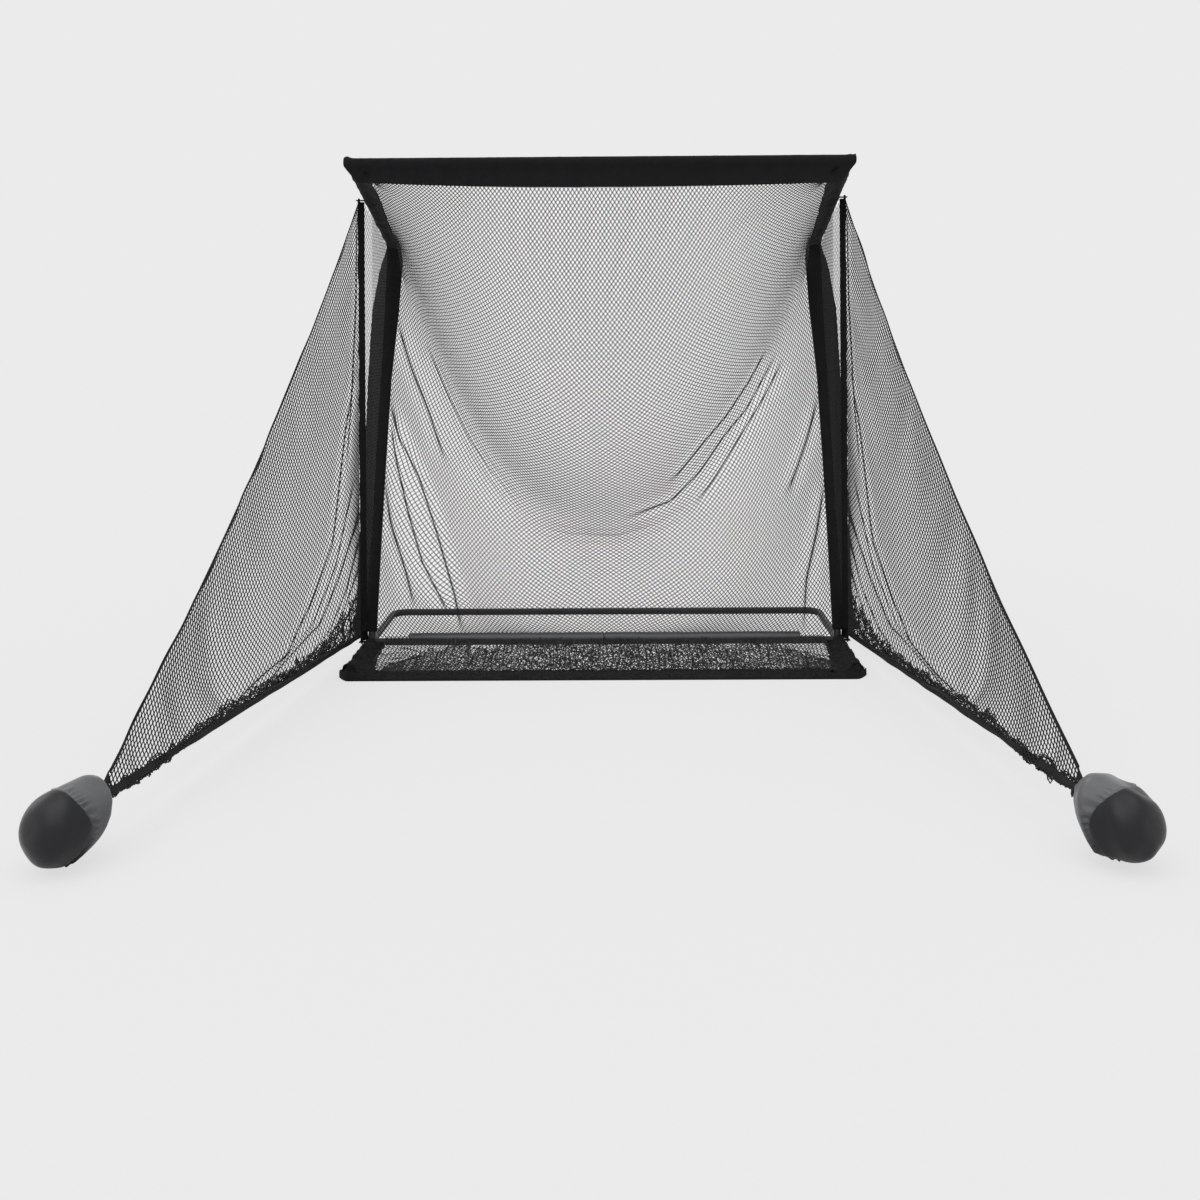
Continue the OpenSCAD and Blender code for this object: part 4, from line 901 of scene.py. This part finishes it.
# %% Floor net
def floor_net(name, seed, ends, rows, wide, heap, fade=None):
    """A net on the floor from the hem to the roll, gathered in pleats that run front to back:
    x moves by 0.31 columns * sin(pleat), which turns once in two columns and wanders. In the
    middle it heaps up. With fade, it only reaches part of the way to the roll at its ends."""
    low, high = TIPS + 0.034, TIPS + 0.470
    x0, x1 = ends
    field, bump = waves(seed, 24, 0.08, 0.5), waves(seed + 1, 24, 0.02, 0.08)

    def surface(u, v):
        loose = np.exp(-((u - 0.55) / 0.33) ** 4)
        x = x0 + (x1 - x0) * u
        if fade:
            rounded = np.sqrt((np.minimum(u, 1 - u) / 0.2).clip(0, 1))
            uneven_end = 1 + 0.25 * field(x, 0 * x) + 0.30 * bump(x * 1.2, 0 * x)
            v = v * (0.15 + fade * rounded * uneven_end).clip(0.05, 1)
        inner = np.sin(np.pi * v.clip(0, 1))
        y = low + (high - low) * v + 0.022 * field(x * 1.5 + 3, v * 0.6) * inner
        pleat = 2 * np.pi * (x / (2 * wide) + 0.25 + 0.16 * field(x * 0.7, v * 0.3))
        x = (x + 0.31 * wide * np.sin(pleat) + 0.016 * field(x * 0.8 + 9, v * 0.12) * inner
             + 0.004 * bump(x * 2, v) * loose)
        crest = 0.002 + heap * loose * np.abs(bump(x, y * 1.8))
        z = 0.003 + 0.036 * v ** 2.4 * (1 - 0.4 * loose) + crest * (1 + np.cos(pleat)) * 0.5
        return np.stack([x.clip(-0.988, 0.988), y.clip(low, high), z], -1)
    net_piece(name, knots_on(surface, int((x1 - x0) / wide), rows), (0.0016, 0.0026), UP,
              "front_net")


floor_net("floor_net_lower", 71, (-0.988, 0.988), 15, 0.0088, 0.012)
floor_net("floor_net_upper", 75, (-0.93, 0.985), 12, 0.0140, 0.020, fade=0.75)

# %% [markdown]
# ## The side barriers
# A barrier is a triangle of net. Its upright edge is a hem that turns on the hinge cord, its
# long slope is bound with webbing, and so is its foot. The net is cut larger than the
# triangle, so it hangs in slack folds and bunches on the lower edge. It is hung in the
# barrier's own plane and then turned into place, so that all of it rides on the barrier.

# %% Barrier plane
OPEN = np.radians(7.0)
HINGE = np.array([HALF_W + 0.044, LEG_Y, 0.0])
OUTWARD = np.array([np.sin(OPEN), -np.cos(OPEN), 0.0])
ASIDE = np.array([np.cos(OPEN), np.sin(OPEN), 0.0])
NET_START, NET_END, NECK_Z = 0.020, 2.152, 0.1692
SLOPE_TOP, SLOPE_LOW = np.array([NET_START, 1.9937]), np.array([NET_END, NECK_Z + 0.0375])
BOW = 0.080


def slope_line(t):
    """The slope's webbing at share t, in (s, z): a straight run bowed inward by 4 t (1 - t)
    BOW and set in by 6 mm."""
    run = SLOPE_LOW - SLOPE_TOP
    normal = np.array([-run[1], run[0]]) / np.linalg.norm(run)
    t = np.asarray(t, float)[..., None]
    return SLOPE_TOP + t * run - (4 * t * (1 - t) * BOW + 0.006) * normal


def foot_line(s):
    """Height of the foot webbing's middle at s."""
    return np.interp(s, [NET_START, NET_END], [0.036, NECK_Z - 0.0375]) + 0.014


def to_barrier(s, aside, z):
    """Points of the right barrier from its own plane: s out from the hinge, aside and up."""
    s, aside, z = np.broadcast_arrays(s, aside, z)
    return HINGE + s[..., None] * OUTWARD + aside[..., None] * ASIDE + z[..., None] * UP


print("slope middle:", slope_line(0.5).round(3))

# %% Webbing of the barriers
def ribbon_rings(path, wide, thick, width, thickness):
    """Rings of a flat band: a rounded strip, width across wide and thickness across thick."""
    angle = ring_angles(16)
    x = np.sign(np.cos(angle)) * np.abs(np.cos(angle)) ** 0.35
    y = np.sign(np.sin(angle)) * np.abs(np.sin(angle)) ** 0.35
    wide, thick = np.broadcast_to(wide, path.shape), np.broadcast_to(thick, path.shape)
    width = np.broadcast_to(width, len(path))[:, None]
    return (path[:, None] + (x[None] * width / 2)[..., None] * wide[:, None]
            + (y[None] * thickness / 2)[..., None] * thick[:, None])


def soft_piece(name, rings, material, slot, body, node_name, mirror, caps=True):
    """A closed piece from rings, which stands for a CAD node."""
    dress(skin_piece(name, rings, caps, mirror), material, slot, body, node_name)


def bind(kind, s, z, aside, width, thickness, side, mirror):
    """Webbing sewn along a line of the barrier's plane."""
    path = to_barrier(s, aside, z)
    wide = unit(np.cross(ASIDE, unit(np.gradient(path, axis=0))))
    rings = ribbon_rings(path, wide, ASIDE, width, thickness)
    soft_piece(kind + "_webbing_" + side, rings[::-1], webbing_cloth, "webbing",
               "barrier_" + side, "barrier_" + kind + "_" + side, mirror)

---

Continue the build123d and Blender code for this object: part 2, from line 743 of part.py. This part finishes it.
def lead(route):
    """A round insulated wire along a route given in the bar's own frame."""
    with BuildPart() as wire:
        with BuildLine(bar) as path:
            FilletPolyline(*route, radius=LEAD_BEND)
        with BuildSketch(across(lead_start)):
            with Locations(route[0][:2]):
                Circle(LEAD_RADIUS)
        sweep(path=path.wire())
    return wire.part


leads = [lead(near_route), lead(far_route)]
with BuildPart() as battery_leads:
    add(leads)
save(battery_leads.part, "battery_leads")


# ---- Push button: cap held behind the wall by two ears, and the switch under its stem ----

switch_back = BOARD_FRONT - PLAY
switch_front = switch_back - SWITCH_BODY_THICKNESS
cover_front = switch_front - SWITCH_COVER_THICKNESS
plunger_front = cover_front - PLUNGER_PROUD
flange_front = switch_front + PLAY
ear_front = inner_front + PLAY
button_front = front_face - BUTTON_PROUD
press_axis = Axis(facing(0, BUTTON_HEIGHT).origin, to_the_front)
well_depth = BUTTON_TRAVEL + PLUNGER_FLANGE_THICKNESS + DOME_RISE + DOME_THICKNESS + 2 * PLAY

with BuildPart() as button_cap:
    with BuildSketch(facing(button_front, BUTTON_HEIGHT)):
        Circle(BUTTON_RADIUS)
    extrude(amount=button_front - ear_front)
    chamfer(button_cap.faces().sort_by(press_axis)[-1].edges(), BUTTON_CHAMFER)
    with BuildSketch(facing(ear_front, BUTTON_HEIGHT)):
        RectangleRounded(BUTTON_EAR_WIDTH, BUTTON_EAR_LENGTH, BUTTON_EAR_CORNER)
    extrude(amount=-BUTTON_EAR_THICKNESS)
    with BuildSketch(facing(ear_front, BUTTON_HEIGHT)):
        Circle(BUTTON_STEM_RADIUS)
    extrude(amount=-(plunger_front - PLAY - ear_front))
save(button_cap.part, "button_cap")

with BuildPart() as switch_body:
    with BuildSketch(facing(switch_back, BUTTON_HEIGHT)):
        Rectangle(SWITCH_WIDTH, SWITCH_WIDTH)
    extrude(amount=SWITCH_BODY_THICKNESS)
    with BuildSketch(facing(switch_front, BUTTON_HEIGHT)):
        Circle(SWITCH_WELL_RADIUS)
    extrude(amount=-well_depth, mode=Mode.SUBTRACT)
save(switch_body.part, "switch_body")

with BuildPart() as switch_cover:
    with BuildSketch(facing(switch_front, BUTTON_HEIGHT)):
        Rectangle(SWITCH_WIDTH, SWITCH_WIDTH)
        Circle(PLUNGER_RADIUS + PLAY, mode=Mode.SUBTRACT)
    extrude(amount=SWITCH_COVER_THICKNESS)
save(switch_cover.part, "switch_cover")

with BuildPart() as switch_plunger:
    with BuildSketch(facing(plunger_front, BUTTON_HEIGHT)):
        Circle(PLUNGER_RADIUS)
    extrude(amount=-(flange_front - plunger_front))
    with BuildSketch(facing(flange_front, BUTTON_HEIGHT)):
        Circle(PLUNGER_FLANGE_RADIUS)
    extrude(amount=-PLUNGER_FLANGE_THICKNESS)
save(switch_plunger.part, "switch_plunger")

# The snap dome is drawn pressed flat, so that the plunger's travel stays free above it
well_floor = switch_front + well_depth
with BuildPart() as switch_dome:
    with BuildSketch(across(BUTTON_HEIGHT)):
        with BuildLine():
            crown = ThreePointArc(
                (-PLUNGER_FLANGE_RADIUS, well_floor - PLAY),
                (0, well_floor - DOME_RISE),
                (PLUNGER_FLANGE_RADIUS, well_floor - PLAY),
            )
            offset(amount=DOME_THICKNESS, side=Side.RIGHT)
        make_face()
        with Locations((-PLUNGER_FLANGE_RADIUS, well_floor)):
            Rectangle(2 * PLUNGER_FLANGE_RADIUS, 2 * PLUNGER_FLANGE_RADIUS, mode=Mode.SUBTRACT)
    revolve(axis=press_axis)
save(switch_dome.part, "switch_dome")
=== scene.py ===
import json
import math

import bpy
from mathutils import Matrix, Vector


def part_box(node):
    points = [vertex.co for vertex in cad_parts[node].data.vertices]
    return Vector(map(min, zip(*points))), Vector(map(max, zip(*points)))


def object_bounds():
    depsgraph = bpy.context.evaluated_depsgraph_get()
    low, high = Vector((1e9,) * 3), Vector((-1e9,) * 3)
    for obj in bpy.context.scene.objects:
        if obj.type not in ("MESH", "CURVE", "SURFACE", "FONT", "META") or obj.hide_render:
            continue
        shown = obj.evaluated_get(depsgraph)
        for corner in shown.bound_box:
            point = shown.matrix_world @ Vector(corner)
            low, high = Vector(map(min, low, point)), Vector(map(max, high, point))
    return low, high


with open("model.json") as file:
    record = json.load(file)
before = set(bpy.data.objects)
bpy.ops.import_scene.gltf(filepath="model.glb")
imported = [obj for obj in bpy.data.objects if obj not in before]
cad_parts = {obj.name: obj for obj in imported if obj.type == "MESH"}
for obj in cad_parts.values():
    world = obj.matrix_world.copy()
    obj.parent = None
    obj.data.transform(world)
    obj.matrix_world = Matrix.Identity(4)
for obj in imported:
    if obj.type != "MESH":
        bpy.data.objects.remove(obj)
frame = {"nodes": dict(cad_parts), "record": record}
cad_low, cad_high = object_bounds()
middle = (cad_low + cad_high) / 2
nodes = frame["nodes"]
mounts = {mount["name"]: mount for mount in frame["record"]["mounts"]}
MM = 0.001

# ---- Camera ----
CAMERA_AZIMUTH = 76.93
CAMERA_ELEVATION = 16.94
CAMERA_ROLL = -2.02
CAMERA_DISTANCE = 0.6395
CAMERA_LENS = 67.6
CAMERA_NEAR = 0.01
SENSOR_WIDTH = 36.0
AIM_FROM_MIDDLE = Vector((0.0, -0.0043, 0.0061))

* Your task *
Starting at the line that holds "# The snap dome", copy each line exactly and stop after the line that holds "return low, high".

* Worked solution *
# The snap dome is drawn pressed flat, so that the plunger's travel stays free above it
well_floor = switch_front + well_depth
with BuildPart() as switch_dome:
    with BuildSketch(across(BUTTON_HEIGHT)):
        with BuildLine():
            crown = ThreePointArc(
                (-PLUNGER_FLANGE_RADIUS, well_floor - PLAY),
                (0, well_floor - DOME_RISE),
                (PLUNGER_FLANGE_RADIUS, well_floor - PLAY),
            )
            offset(amount=DOME_THICKNESS, side=Side.RIGHT)
        make_face()
        with Locations((-PLUNGER_FLANGE_RADIUS, well_floor)):
            Rectangle(2 * PLUNGER_FLANGE_RADIUS, 2 * PLUNGER_FLANGE_RADIUS, mode=Mode.SUBTRACT)
    revolve(axis=press_axis)
save(switch_dome.part, "switch_dome")
=== scene.py ===
import json
import math

import bpy
from mathutils import Matrix, Vector


def part_box(node):
    points = [vertex.co for vertex in cad_parts[node].data.vertices]
    return Vector(map(min, zip(*points))), Vector(map(max, zip(*points)))


def object_bounds():
    depsgraph = bpy.context.evaluated_depsgraph_get()
    low, high = Vector((1e9,) * 3), Vector((-1e9,) * 3)
    for obj in bpy.context.scene.objects:
        if obj.type not in ("MESH", "CURVE", "SURFACE", "FONT", "META") or obj.hide_render:
            continue
        shown = obj.evaluated_get(depsgraph)
        for corner in shown.bound_box:
            point = shown.matrix_world @ Vector(corner)
            low, high = Vector(map(min, low, point)), Vector(map(max, high, point))
    return low, high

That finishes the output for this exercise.